Our goal for this week is to finish transplanting winter squashes - the acorns, butternuts, delicatas and pie pumpkins that will arrive in your fall shares. We also want to plant a third succession of sweet corn, a second round of cabbage, and more lettuce, radicchio, kale and other greens. And we want to figure out how to use a new tool - a weeder for mulched crops called a “trim cone” that a man from Wisconsin made for us.

The biggest project on the horizon, and one we won’t get to until next week, is hand weeding onions. We have perhaps an acre of them, or some twenty-four 350’ beds, on bare ground. We are not fans of agricultural plastic, although we make use of it where necessary, and have opted to avoid it in the case of our fall onion crop. The downside is that, if we cannot keep up with tractor cultivation, as has become the case this year, the weeds will get away from us. It has become an all-hands situation. 

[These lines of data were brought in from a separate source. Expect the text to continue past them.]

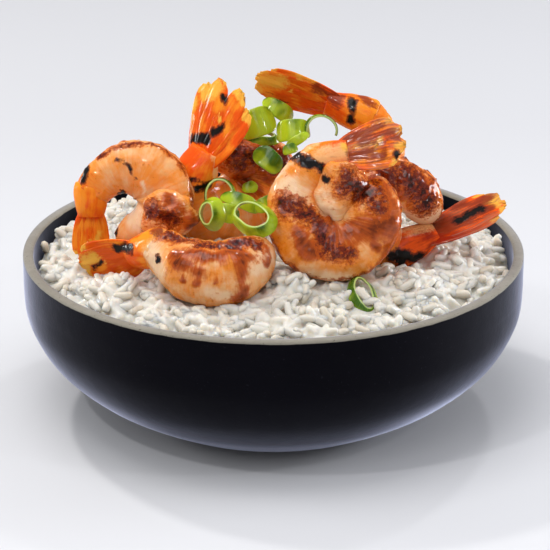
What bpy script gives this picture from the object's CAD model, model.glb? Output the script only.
import math
import random

import bpy
import numpy as np
from mathutils import Euler, Matrix, Vector, noise
from mathutils.bvhtree import BVHTree


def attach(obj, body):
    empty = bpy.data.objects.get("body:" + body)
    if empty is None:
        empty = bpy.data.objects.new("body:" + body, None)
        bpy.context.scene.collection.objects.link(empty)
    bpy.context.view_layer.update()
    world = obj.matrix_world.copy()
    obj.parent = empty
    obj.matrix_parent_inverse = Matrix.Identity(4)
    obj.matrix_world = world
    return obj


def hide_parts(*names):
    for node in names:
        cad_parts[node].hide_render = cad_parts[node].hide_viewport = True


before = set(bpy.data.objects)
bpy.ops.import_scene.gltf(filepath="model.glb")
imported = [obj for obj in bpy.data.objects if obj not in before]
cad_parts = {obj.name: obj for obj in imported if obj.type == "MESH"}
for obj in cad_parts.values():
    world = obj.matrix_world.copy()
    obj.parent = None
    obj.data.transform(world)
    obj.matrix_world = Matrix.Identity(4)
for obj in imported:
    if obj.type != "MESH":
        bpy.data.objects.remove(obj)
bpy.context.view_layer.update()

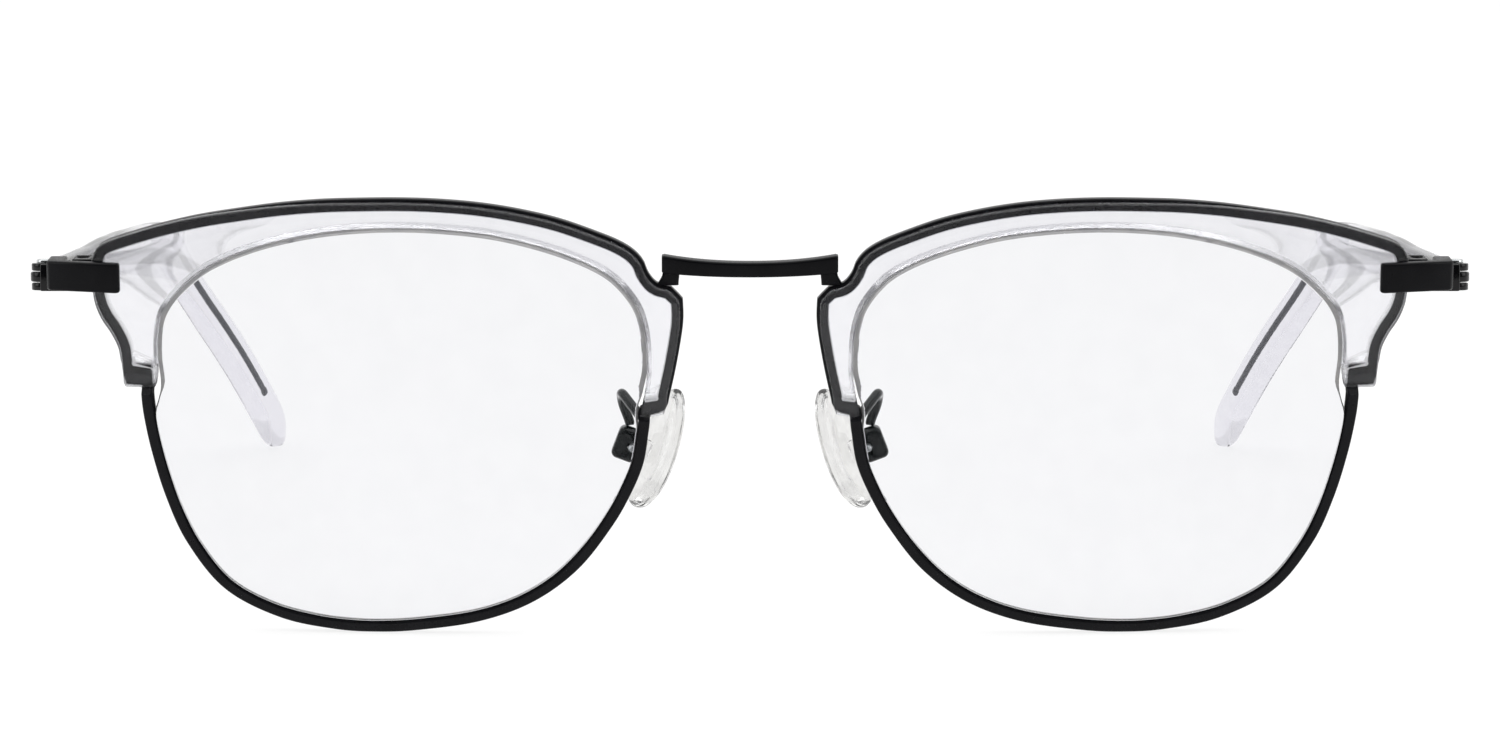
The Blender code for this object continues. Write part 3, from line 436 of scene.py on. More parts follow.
def two_tone(tree, value, dark, light):
    node = add_node(tree, "ValToRGB", {"Fac": value})
    stops = node.color_ramp.elements
    stops[0].position, stops[1].position = 0.35, 0.65
    stops[0].color, stops[1].color = (*dark, 1), (*light, 1)
    return node.outputs["Color"]


def relief(tree, height, strength, distance):
    return add_node(tree, "Bump", {"Strength": strength, "Distance": distance,
                                   "Height": height}).outputs["Normal"]


def math_node(tree, operation, first, second):
    node = tree.nodes.new("ShaderNodeMath")
    node.operation = operation
    return feed(tree, node, {0: first, 1: second}).outputs[0]


def see_through(tree, shader, share, colour=(1, 1, 1)):
    """Replace that share of the surface with plain transparency."""
    clear = add_node(tree, "BsdfTransparent", {"Color": (*colour, 1)})
    mix = add_node(tree, "MixShader", {"Fac": share, 1: shader.outputs["BSDF"],
                                       2: clear.outputs["BSDF"]})
    feed(tree, tree.nodes["Material Output"], {"Surface": mix.outputs["Shader"]})


# ----------------------------------------------------------------- materials
def satin_black(name, dark, light, roughness, specular, painted_edge_highlight):
    """Satin lacquer on metal: orange-peel grain, cloudy sheen, and paler convex edges painted
    on as an edge highlight.
    """
    material, tree, shader = new_material(name)
    fine = grain(tree, scale=5200, detail=4)
    broad = grain(tree, scale=420, detail=2)
    convex = tree.nodes.new("ShaderNodeNewGeometry").outputs["Pointiness"]
    mix = tree.nodes.new("ShaderNodeMix")
    mix.data_type = "RGBA"
    # Paler base colour on convex edges, found by pointiness: a painted edge highlight.
    feed(tree, mix, {
        "Factor": spread(tree, convex, 0.0, painted_edge_highlight, from_low=0.52, from_high=0.62),
        "A": two_tone(tree, broad, dark, light),
        "B": (*(channel * 2.6 for channel in light), 1)})
    feed(tree, shader, {
        "Base Color": mix.outputs["Result"],
        "Roughness": spread(tree, fine, low=roughness - 0.06, high=roughness + 0.08),
        "Normal": relief(tree, fine, strength=0.12, distance=0.00003),
        "Specular IOR Level": specular,
        "Coat Weight": 0.05,
        "Coat Roughness": 0.18})
    return material


def bright_steel(name):
    """Turned steel, its grain drawn out along y."""
    material, tree, shader = new_material(name)
    fine = grain(tree, scale=3800, detail=3, stretch=(1, 0.15, 1))
    broad = grain(tree, scale=900, detail=2)
    feed(tree, shader, {
        "Base Color": two_tone(tree, broad, (0.50, 0.52, 0.53), (0.72, 0.74, 0.74)),
        "Roughness": spread(tree, fine, low=0.16, high=0.34),
        "Normal": relief(tree, fine, strength=0.10, distance=0.00002),
        "Metallic": 1.0})
    return material


def clear_solid(name, dark, light, ior, roughness, shadow, scale=700, bump=0.02, film=None,
                clear=0.0):
    """Clear plastic that refracts, and passes its shadow colour to lamplight.

    roughness is a (low, high) pair, scale is the broad grain's, clear is the share that
    shows straight through, and film tints the reflections off a coating.
    """
    material, tree, shader = new_material(name)
    broad = grain(tree, scale=scale, detail=2)
    fine = grain(tree, scale=5200, detail=3)
    feed(tree, shader, {
        "Base Color": two_tone(tree, broad, dark, light),
        "Roughness": spread(tree, broad, *roughness),
        "Normal": relief(tree, fine, strength=bump, distance=0.00002),
        "Transmission Weight": 1.0,
        "IOR": ior})
    if film:
        feed(tree, shader, {"Specular Tint": (*film, 1)})
    shadow_ray = tree.nodes.new("ShaderNodeLightPath").outputs["Is Shadow Ray"]
    share = math_node(tree, "MAXIMUM", shadow_ray,
                      spread(tree, broad, low=clear * 0.94, high=clear * 1.06))
    see_through(tree, shader, share, shadow)
    return material


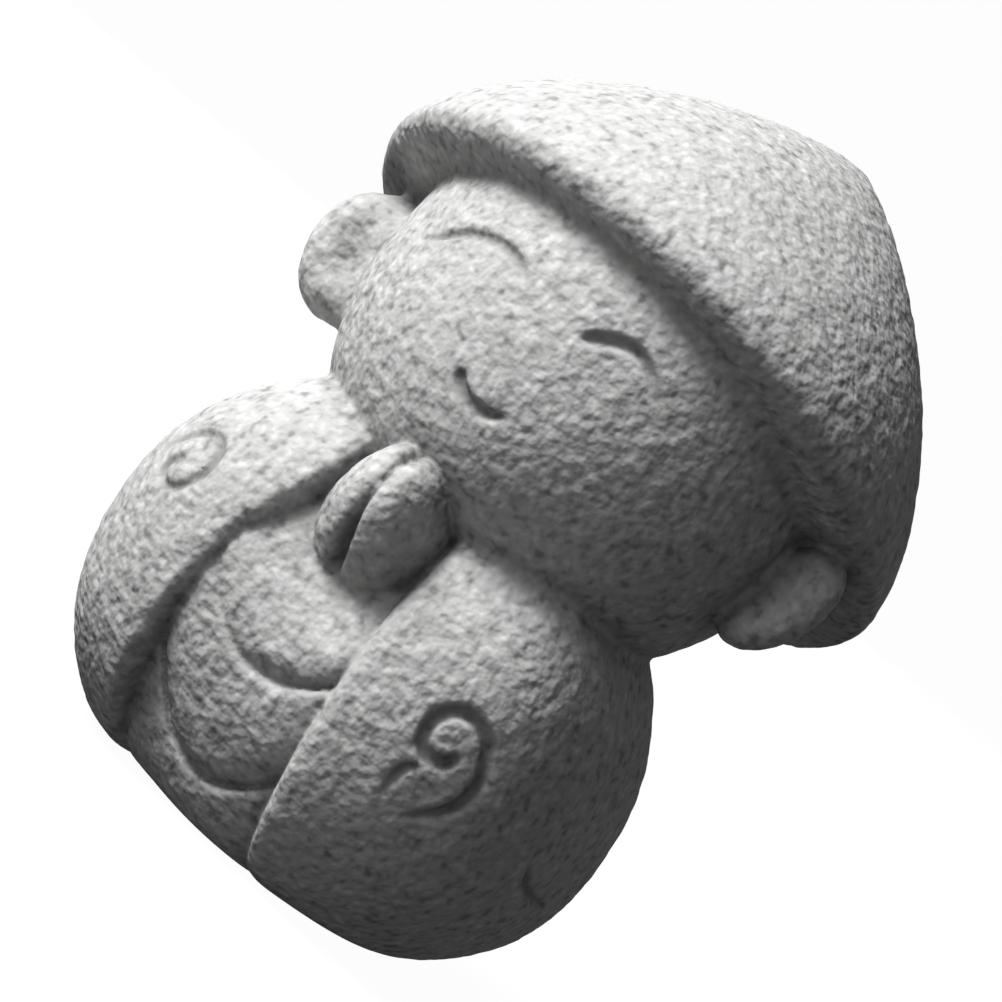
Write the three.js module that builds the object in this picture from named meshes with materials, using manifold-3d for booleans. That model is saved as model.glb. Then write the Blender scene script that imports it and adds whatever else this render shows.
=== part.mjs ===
// Stone figurine of a smiling child monk in a broad conical hat, palms joined.
// One carved solid, standing on its flat base.  Millimetres, +Z up, the figure
// faces -Y and its left hand is on +X.  Origin: on the surface it stands on,
// under the middle of the whole.
import * as THREE from 'three';
import { mergeVertices } from 'three/addons/utils/BufferGeometryUtils.js';
import Module from 'manifold-3d';

const wasm = await Module();
wasm.setup();

const DEG = Math.PI / 180;

// ---------------------------------------------------------------- dimensions
// how far behind the modelling origin the middle of the whole is, seen from
// above; at the end that middle is put on the origin
const MIDDLE_Y = 2.12;

// robe: an egg that leans forward a little, cut off flat below
const ROBE_HALF_W = 37.3;
const ROBE_HALF_D = 32.2;
const ROBE_MID_X = -0.46;
const ROBE_MID_Y = -3.91;
const ROBE_MID_Z = 27.0;     // widest level
const ROBE_UP = 36.2;        // from the widest level to the egg's top
const ROBE_DOWN = 33.8;      // from the widest level to the egg's bottom
const ROBE_POW = 2.91;       // fullness of its outline seen from above (2 is an ellipse)
const ROBE_POW_UP = 2.07;    // fullness of the shoulders
const ROBE_POW_DOWN = 2.46;  // fullness of the hem
const ROBE_LEAN_X = -0.009;  // the middle moves to its left with height
const ROBE_LEAN = 0.297;     // the middle moves forward with height
const ROBE_SLOPE = -0.07;    // the widest level drops towards the front
const UPRIGHT = 0.207;       // the front leans less, by this much,
const UPRIGHT_AT = 13.3, UPRIGHT_WIDE = 45.8;    // about this azimuth, this widely (degrees)
const HEM_ROUND = 2.6;       // rounding between side and base

// front panel of the robe, seen between the two sleeves
const PANEL_DEPTH = 3.0;     // below the sleeves
const PANEL_HEM_DEPTH = 0.4, PANEL_HEM_Z = 13;   // it runs out flush at the hem
const PANEL_MID = -1.6;      // middle of the panel
const PANEL_HALF = 13.7, PANEL_NARROW = 0.09;    // half width at z = 0, less per mm up
const FOLD_1_Z = 21.9, FOLD_1_BEND = 0.048;      // upper hanging fold
const FOLD_2_Z = 6.6, FOLD_2_BEND = 0.055;       // lower hanging fold
const FOLD_R = 1.0;

// head: a full round shape sunk into the shoulders
const HEAD_AT = [1.34, -6.28, 74.38];
const HEAD_HALF = [33.3, 30.8, 32.3];
const HEAD_POW = 2.38;       // fullness of the jaw (2 is an ellipsoid)
const HEAD_ROLL = -1.2;      // degrees, tipped to the figure's right
const HEAD_PITCH = 8.4;      // degrees, tipped back

// ears: flat lobes beside the cheeks
const EARS_AT = [0.9, -6.65, 72.5];
const EAR_OUT = 35.6, EAR_BACK = 0.3, EAR_DROP = 4.4;
const EAR_HALF = [7.3, 4.0, 8.9];

// hat: a convex cone, tilted back on the head
const HAT_AT = [0, 2.05, 76.5];
const HAT_TILT = 24.4;
const HAT_R = 44.1, HAT_H = 44.1;
const HAT_POW_R = 1.18, HAT_POW_Z = 1.59;
const HAT_UNDER = 3.2;       // rim thickness below the widest circle
const RIM_R = 3.2;           // rounding of the rim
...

The upside of a weeding chore like this one is that it provides the conditions for good conversation. “Getting into the weeds” has its origins in the garden. The work is easy, if sometimes hot and buggy. And it’s gratifying - progress is gauged by looking back down the beds, and because we work in a pack, progress is rapid. All that’s left is for someone to begin talking. When a former employee returns for a visit, we are invariably taken back to a crop in desperate need of weeding, the group of us who took it on, and what we talked about.